Key West trip report(dialup beware)

Post by Ikaika » Sat Jun 09, 2007 9:03 pm

As promised, here is my trip report from Key West. Enjoy.

I flew from DC to Miami early Saturday morning, and proceeded to hop onto a little 18-seater that took me from Miami to Key West. Just as my luck would have it, some woman with a chihuahua in her carry-on was sitting across the aisle from me...and the dog wouldn't STFU. I spent the entire flight thinking of creative ways to use the dog for shark bait, none of which came to fruition.

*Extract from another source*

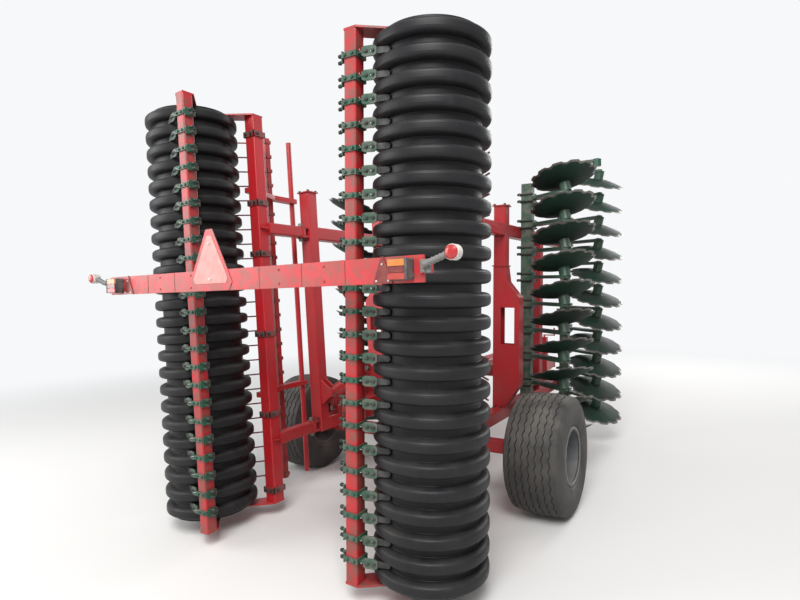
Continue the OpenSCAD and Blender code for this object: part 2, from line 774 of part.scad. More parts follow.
// Bar with the spring tines, and its two arms from the roller beam
module tine_bar_set(side) {
    clamp = roller_beam / 2;
    under = roller_beam_z - roller_beam / 2;
    arm_low = tine_bar_z + tine_bar / 2;
    arm_top = arm_low + 70;
    bar_low = tine_bar_z - tine_bar / 2;
    cheek_t = 6;
    color(red) folded(side) {
        // A cheek beside each coil and a bolt through it
        for (k = [0 : ring_count - 1]) {
            x = wing_in + (k + 0.5) * ring_pitch + coil_w / 2;
            plate_x(x, cheek_t) translate([tine_bar_y - 18, bar_low - 48]) square([36, 51]);
            round_x(x - coil_w - 8, x + cheek_t + 8, tine_bar_y, bar_low - coil_r, 10);
        }
        tube_x(wing_in + 30, wing_out - 30, tine_bar_y, tine_bar_z, tine_bar, tine_bar, 5, small_corner);
        round_x(wing_in + 30, wing_out - 30, guard_y, arm_low + 30, guard_r);
        for (x = tine_arm_xs)
            plate_x(x - tine_arm_w / 2, tine_arm_w) polygon([
                [roller_beam_y - clamp, under], [roller_beam_y + clamp, under], [tine_bar_y - 20, arm_top],
                [guard_y + 25, arm_top], [guard_y + 25, arm_low], [tine_bar_y - 25, arm_low],
                [roller_beam_y + clamp, under - 60], [roller_beam_y - clamp, under - 40]
            ]);
    }
}

// Spring tines: a wound coil under the bar and a leg for each groove
module tines(side) {
    wire = 2 * wire_r;
    color(dark_steel) folded(side) for (k = [0 : ring_count - 1])
        translate([wing_in + (k + 0.5) * ring_pitch, tine_bar_y, tine_bar_z - tine_bar / 2 - coil_r]) {
            rotate([0, 90, 0]) translate([0, 0, -coil_w / 2])
                rotate_extrude() polygon(concat(
                    [[coil_r - wire, 0], [coil_r, 0]],
                    [for (i = [1 : coil_turns - 1], d = [-1, 0, 1])
                        [coil_r - (d == 0 ? wire_r / 2 : 0), i * wire + d * wire_r / 2]],
                    [[coil_r, coil_w], [coil_r - wire, coil_w]]
                ));
            translate([0, -coil_r + wire_r, 0]) rotate([tine_lean, 0, 0]) cylinder(h = tine_leg, r = wire_r);
        }
}

// The two green beams that carry the disc rows
module disc_beams(side) {
    color(green) folded(side) {
        tube_x(wing_in, rear_beam_end, disc_rear_y, disc_beam_z, disc_beam, disc_beam);
        tube_x(wing_in, front_beam_end, disc_front_y, disc_beam_z, disc_beam, disc_beam);
    }
}

// Where a disc's rim is along its row, and how many a row has
function rim_x(row, k) = (row == 0 ? rear_first : front_first) + k * disc_pitch;
function row_last(row) = row == 0 ? disc_count - 2 : disc_count - 1;
function row_y(row) = row == 0 ? disc_rear_y : disc_front_y;

// Places a disc's axis: the dish opens along +Z, its rim's middle is at the row's place
module disc_place(row, k) {
    translate([rim_x(row, k), row_y(row) - disc_trail, disc_z])
        rotate([0, 0, row == 0 ? disc_toe : 180 - disc_toe])
            rotate([0, 90 - disc_tilt, 0]) translate([0, 0, -disc_dish])
                children();
}

// One scalloped disc: a flat middle and a dished rim, opening along +Z from its middle
module disc() {
    difference() {
        rotate_extrude($fn = 96) polygon([
            [0, 0], [disc_flat_r, 0], [disc_r, disc_dish], [disc_r, disc_dish - disc_t - 1],
            [disc_flat_r, -disc_t], [0, -disc_t]
        ]);
        for (i = [0 : scallops - 1])
            rotate(i * 360 / scallops) translate([disc_r + scallop_out, 0, 0])
                rotate(30) cylinder(h = 2 * disc_dish, r = scallop_r, $fn = 6);
    }
}

// All discs of a wing
module discs(side) {
    color(dark_steel) folded(side) for (row = [0, 1], k = [0 : row_last(row)]) disc_place(row, k) disc();
}

// Arms of the discs with their clamps and hub housings
module disc_arms(side) {
    low = disc_beam_z - disc_beam / 2;
    out = disc_beam / 2 + clamp_t;
    hub_z = disc_z - hub_drop;
    color(green) folded(side) for (row = [0, 1], k = [0 : row_last(row)]) {
        y = row_y(row);
        hub_y = y - disc_trail - hub_back;
        arm_x = rim_x(row, k) + (row == 0 ? -hub_reach : hub_reach);
        disc_place(row, k) translate([0, 0, -disc_t - hub_len]) cylinder(h = hub_len, r = hub_r);
        plate_x(arm_x - disc_arm_t / 2, disc_arm_t) polygon([
            [y - 60, low - 2 * clamp_t + 2], [y + 55, low - 2 * clamp_t + 2], [y + 42, low - 65],
            [hub_y + 120, low - 235], [hub_y + 52, hub_z + 17], [hub_y + 38, hub_z - 30],
            [hub_y - 38, hub_z - 30], [hub_y - 50, hub_z + 17], [hub_y + 25, low - 215], [y - 66, low - 60]
        ]);
        translate([arm_x - clamp_half, y - out, low - 2 * clamp_t])
            cube([2 * clamp_half, 2 * out, 2 * clamp_t]);
        for (y0 = [y - out, y + out - clamp_t])
            translate([arm_x - clamp_half, y0, low - clamp_t])
                cube([2 * clamp_half, clamp_t, disc_beam - 5 + clamp_t]);
    }
}

// Rubber rings of the packer roller, with rounded shoulders
module roller_rings(side) {
    flank = (ring_pitch - crest_w - groove_floor) / 2;
    rise = groove_depth - 6;
    steps = 5;
    color(rubber_black) folded(side) translate([wing_in, 0, roller_z]) rotate([0, 90, 0])
        rotate_extrude($fn = 96) polygon(concat(
            [[drum_r, 0]],
            [for (k = [0 : ring_count - 1], p = concat(
                [[groove_r, 0], [groove_r, groove_floor / 2]],
                [for (i = [0 : steps]) [
                    roller_r - rise * (1 - sin(90 * i / steps)),
                    groove_floor / 2 + flank * (1 - cos(90 * i / steps))
                ]],
                [for (i = [steps : -1 : 0]) [
                    roller_r - rise * (1 - sin(90 * i / steps)),
                    ring_pitch - groove_floor / 2 - flank * (1 - cos(90 * i / steps))
                ]],
                [[groove_r, ring_pitch - groove_floor / 2]]
            )) [p[0], p[1] + k * ring_pitch]],
            [[groove_r, wing_len], [drum_r, wing_len]]
        ));
}

// Steel drum with its end discs and stub shafts
module roller_drum(side) {
    end_t = 15;
    color(bright_steel) folded(side) translate([wing_in, 0, roller_z]) rotate([0, 90, 0]) {
        difference() {
            cylinder(h = wing_len, r = drum_r);
            translate([0, 0, end_t]) cylinder(h = wing_len - 2 * end_t, r = drum_r - drum_wall);
        }
        translate([0, 0, -plate_gap - end_plate_t]) cylinder(h = plate_gap + end_plate_t, r = shaft_r);
        translate([0, 0, wing_len]) cylinder(h = plate_gap + end_plate_t, r = shaft_r);
    }
}

// Draws along +Z from the fold cylinder's anchor towards its lug, at rest
module fold_line(side) {
    on_side(side) translate([anchor_x, cross_rear_y, anchor_z]) rotate([0, 90 - fold_tilt, 0]) children();
}

// Cylinder barrel with its gland and its eye on the anchor's pin
module fold_barrel(side) {
    eye_w = lug_gap - 1;
    gland = 26;
    color(red) fold_line(side) difference() {
        union() {
            translate([0, 0, barrel_start]) cylinder(h = barrel_end - barrel_start - gland, r = barrel_r);
            translate([0, 0, barrel_end - gland - 1]) cylinder(h = gland + 1, r = barrel_r - 6);
            rotate([90, 0, 0]) translate([0, 0, -eye_w / 2]) cylinder(h = eye_w, r = fold_eye_r);
            translate([-30, -eye_w / 2, 0]) cube([60, eye_w, barrel_start + 5]);
        }
        translate([0, 0, barrel_start + barrel_bottom]) cylinder(h = barrel_end, r = rod_r + fold_slack);
        rotate([90, 0, 0]) translate([0, 0, -lug_gap]) cylinder(h = 2 * lug_gap, r = pin_r + fold_slack);
    }
}

// Cylinder rod with its eye
module fold_rod(side) {
    eye_w = lug_gap - 1;
    rod_start = barrel_start + barrel_bottom + 8;
    color(bright_steel) fold_line(side) difference() {
        union() {
            translate([0, 0, rod_start]) cylinder(h = fold_len - rod_start - fold_eye_r + 8, r = rod_r);
            translate([0, 0, fold_len]) rotate([90, 0, 0]) translate([0, 0, -eye_w / 2])
                cylinder(h = eye_w, r = fold_eye_r);
        }
        translate([0, 0, fold_len]) rotate([90, 0, 0]) translate([0, 0, -lug_gap])
            cylinder(h = 2 * lug_gap, r = pin_r);
    }
}

chassis_beam();
hinge_carriers();
cylinder_anchor();
axle_beam();
drawbar();
hitch_eye();
jack_tube();
jack_leg_foot();
light_mast();
light_boards();
tail_lamps();
side_reflectors();
marker_lamps();
slow_vehicle_plate();
tyre("right");  // tyre_right
rim("right");  // rim_right
tyre("left");  // tyre_left
rim("left");  // rim_left
wing_frame("right");  // wing_frame_right
wing_frame("left");  // wing_frame_left
roller_frame("right");  // roller_frame_right
roller_frame("left");  // roller_frame_left
scraper_beam_bar("right");  // scraper_beam_right
scraper_beam_bar("left");  // scraper_beam_left
scrapers("right");  // scrapers_right
scrapers("left");  // scrapers_left
scraper_tips("right");  // scraper_tips_right
scraper_tips("left");  // scraper_tips_left
tine_bar_set("right");  // tine_bar_right
tine_bar_set("left");  // tine_bar_left
tines("right");  // tines_right
tines("left");  // tines_left
disc_beams("right");  // disc_beams_right
disc_beams("left");  // disc_beams_left
disc_arms("right");  // disc_arms_right
disc_arms("left");  // disc_arms_left
discs("right");  // discs_right
discs("left");  // discs_left
roller_rings("right");  // roller_rings_right
roller_rings("left");  // roller_rings_left
roller_drum("right");  // roller_drum_right
roller_drum("left");  // roller_drum_left
fold_barrel("right");  // fold_barrel_right
fold_barrel("left");  // fold_barrel_left
fold_rod("right");  // fold_rod_right
fold_rod("left");  // fold_rod_left
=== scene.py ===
"""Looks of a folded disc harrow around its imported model. X across, Y forward, Z up."""

import json
import math
import random

import bpy
from mathutils import Matrix, Vector


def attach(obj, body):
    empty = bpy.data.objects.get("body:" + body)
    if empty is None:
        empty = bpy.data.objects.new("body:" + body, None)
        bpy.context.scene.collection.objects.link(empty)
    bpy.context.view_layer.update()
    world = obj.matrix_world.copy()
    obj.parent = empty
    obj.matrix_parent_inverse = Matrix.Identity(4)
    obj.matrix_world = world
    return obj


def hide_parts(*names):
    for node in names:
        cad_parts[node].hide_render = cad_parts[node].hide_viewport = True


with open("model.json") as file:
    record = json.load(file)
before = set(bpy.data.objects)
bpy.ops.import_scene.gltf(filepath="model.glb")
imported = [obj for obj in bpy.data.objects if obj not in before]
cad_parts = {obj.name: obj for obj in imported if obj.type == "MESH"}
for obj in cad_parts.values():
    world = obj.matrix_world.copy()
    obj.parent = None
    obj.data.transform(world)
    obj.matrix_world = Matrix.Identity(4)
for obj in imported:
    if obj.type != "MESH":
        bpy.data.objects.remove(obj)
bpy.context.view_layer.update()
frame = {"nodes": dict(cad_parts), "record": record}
SIDES = (("right", 1), ("left", -1))

# The camera stands behind the machine and to its right, as the photograph's did
CAMERA_PLACE = (2.4614, -5.0815, 1.7215)
CAMERA_HEADING = math.radians(32.80)
CAMERA_PITCH = math.radians(-0.83)
CAMERA_ROLL = math.radians(-1.71)
CAMERA_LENS = 23.573
SENSOR_WIDTH = 36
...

After landing in Key West and making my way to our hotel, my brother and I went out wandering around. It was around 2 in the afternoon, and already everyone was drunk. Its like a big party down there full of fat/old/stinky/fat white people. Tourists and locals alike, the locals are just more of a wrinkly brown than the beet red of the tourists. Regardless, we stopped and had some burgers and a couple beers. Afterwards we picked up some cigars and walked around some more. Not really a whole lot to see there, just the same tourist trap t-shirt shops all the way down the strip. We ate dinner at the Raw Bar...do NOT get the fried oysters there, they don't clean them well and they taste like fried dung instead. F- at best.

The next day we went out around 7 am for some dolphin fishing. We were on a 27-footer which was really nice. I took the first fish after running for an hour and getting the lines out, probably around 9 am. Ship my first dolphin ever.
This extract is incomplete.